Object modeling scripts:
Start

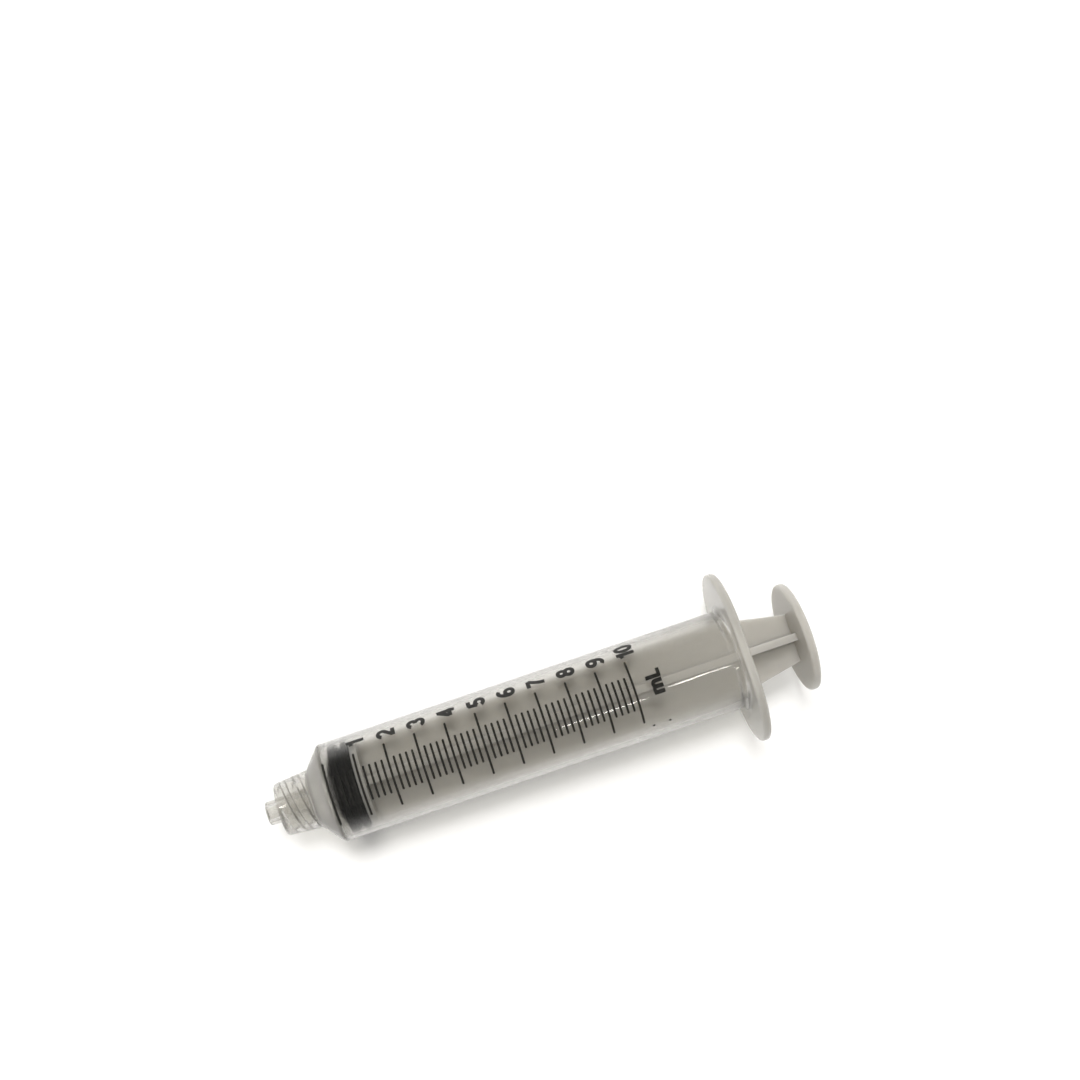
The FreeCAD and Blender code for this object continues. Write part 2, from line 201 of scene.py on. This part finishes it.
class Wire:
    """One socket of a material, on which Python's own operators add Math and Vector Math nodes."""

    def __init__(self, tree, socket=None):
        self.tree = tree
        self.socket = socket

    def node(self, kind, settings, sockets, output=0):
        """Add a node, set its settings, then its sockets' values or links, and return one output."""
        node = self.tree.nodes.new(kind)
        for name, setting in settings.items():
            setattr(node, name, setting)
        for name, given in sockets.items():
            if isinstance(given, Wire):
                self.tree.links.new(given.socket, node.inputs[name])
            else:
                node.inputs[name].default_value = given
        return Wire(self.tree, node.outputs[output] if node.outputs else None)

    def sum(self, operation, one, other):
        """Add a Math node for numbers, or a Vector Math node where a vector takes part."""
        vector = any(isinstance(side, tuple) or isinstance(side, Wire) and side.socket.type != "VALUE"
                     for side in (one, other))
        kind = "ShaderNodeVectorMath" if vector else "ShaderNodeMath"
        return self.node(kind, {"operation": operation}, {0: one, 1: other})

    def __add__(self, other):
        return self.sum("ADD", self, other)

    def __radd__(self, other):
        return self.sum("ADD", other, self)

    def __sub__(self, other):
        return self.sum("SUBTRACT", self, other)

    def __rsub__(self, other):
        return self.sum("SUBTRACT", other, self)

    def __mul__(self, other):
        return self.sum("MULTIPLY", self, other)

    def __rmul__(self, other):
        return self.sum("MULTIPLY", other, self)

    def between(self, low, high):
        """Mix two colours by this value."""
        return self.node("ShaderNodeMix", {"data_type": "RGBA"}, {0: self, 6: low, 7: high}, 2)

    def noise(self, place, scale, detail=2.0, roughness=0.5):
        """A noise value over a place."""
        return self.node("ShaderNodeTexNoise", {},
                         {"Vector": place, "Scale": scale, "Detail": detail, "Roughness": roughness})

    def ramp(self, value, low, high):
        """Stretch a value so that low becomes 0 and high becomes 1, and hold it between them."""
        return self.node("ShaderNodeMapRange", {}, {"Value": value, "From Min": low, "From Max": high})


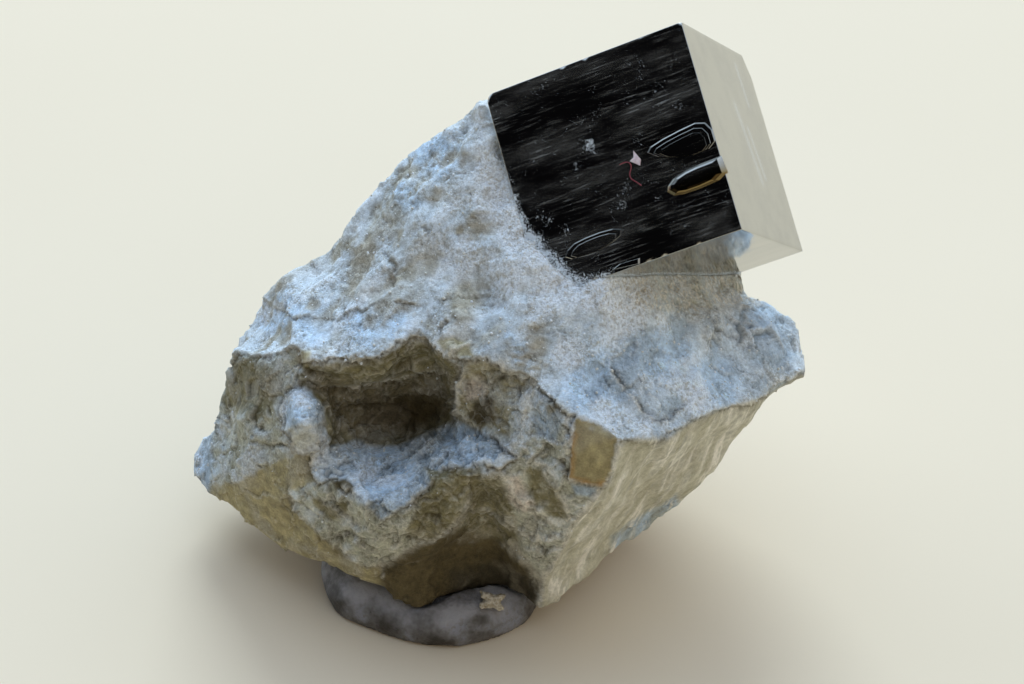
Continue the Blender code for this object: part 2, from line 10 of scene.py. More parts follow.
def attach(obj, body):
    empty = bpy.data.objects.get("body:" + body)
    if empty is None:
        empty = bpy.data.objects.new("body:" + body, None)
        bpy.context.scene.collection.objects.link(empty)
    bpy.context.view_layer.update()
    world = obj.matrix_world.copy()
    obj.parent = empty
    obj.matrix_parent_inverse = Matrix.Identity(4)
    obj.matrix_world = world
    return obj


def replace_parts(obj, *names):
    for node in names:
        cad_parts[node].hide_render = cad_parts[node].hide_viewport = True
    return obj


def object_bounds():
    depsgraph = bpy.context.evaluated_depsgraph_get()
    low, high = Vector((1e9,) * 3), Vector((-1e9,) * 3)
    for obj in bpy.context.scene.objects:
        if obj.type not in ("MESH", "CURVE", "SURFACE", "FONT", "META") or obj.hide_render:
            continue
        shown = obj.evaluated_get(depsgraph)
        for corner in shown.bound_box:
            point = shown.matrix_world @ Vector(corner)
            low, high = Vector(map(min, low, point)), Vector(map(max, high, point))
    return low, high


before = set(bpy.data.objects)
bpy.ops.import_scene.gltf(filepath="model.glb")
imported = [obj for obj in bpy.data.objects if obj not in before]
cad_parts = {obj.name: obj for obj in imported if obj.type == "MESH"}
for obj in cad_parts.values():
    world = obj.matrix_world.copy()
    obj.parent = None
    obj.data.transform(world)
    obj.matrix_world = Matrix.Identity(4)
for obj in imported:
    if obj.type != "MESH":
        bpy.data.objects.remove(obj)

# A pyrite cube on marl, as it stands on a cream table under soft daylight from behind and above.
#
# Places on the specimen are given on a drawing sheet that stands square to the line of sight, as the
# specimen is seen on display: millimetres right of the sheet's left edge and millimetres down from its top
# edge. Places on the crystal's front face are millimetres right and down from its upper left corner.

CAD_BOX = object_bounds()
MM = 0.001

# The line of sight: its height, where it meets the sheet in the frame, and how far off the eye is.
SIGHT_ELEVATION = math.radians(36)
SHEET_IN_FRAME = Vector((1.82, 7.37, 16.90)) * MM
SHEET_MIDDLE = (51.2, 34.2)
SIGHT_DISTANCE = 284.4 * MM
# The camera's lens and sensor, in millimetres.
LENS_LENGTH = 100.0
SENSOR_WIDTH = 36.0
VIEW = Matrix.Translation(SHEET_IN_FRAME) @ Matrix.Rotation(math.pi / 2 - SIGHT_ELEVATION, 4, "X")
TOWARDS_EYE = np.array(VIEW.to_3x3().col[2])

# The crystal, from the same values as the solid model.
CUBE_EDGE = 20.0 * MM
CUBE_HALF = CUBE_EDGE / 2
CUBE_CENTRE = Vector((12.74, 15.83, 15.33)) * MM
CUBE_TURN = Euler((math.radians(-10.65), math.radians(-19.33), math.radians(18.99)))
CUBE = VIEW @ Matrix.Translation(CUBE_CENTRE) @ CUBE_TURN.to_matrix().to_4x4()
CORNER_CUT = Vector((2.2, 2.4, 1.3)) * MM
CORNER_ROUND = 0.9 * MM
CUBE_CUTS = 96
EDGE_BAND = 0.06 * MM
EDGE_WEAR = 0.03 * MM
GROWTH_STEP = 0.007 * MM
# How far off the crystal the solid stone stops, and a little more.
CONTACT_GAP = 0.34 * MM

# Growth hillocks on the crystal's front face: how far each leans toward its lower rim, its outline and its
# tiers. Each tier is the share of the outline that its foot and its top take up, and how high they stand.
HILLOCKS = [
    (
        1.0,
        [
            (13.5, 10.4), (13.9, 10.0), (15.2, 9.7), (17.0, 9.45), (18.6, 9.3), (19.5, 9.6), (19.95, 10.4),
            (19.95, 11.5), (19.2, 12.0), (17.6, 12.05), (15.9, 11.7), (14.4, 11.1),
        ],
        [(1.0, 0.96, -0.3, 0.04), (0.84, 0.82, 0.035, 0.055), (0.7, 0.68, 0.05, 0.065)],
    ),
    (
        0.15,
        [
            (14.3, 14.5), (14.5, 14.0), (15.2, 13.5), (16.4, 13.2), (17.9, 13.05), (20.1, 13.0),
            (20.2, 14.6), (19.3, 15.05), (17.6, 15.2), (15.8, 15.2), (14.8, 15.0),
        ],
        [(1.0, 0.86, -0.3, 0.26), (0.86, 0.7, 0.25, 0.33), (0.7, 0.5, 0.32, 0.36)],
    ),
    (
        1.0,
        [
            (3.2, 17.0), (3.6, 16.5), (4.4, 16.1), (5.6, 15.95), (7.1, 15.9), (8.4, 16.0), (9.2, 16.3),
            (9.0, 16.8), (8.0, 17.2), (6.6, 17.45), (5.0, 17.5), (3.8, 17.4),
        ],
        [(1.0, 0.95, -0.3, 0.03), (0.8, 0.77, 0.025, 0.045)],
    ),
]
GROWTH_PLATE = [(7.2, 19.6), (8.1, 19.3), (10.1, 19.4), (9.95, 19.9)]
PLATE_TIERS = [(1.0, 0.85, -0.3, 0.06)]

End

What this task involves:
In the entries above, find lines with "specimen" and copy each.

Answer to the exercise:
# Places on the specimen are given on a drawing sheet that stands square to the line of sight, as the
# specimen is seen on display: millimetres right of the sheet's left edge and millimetres down from its top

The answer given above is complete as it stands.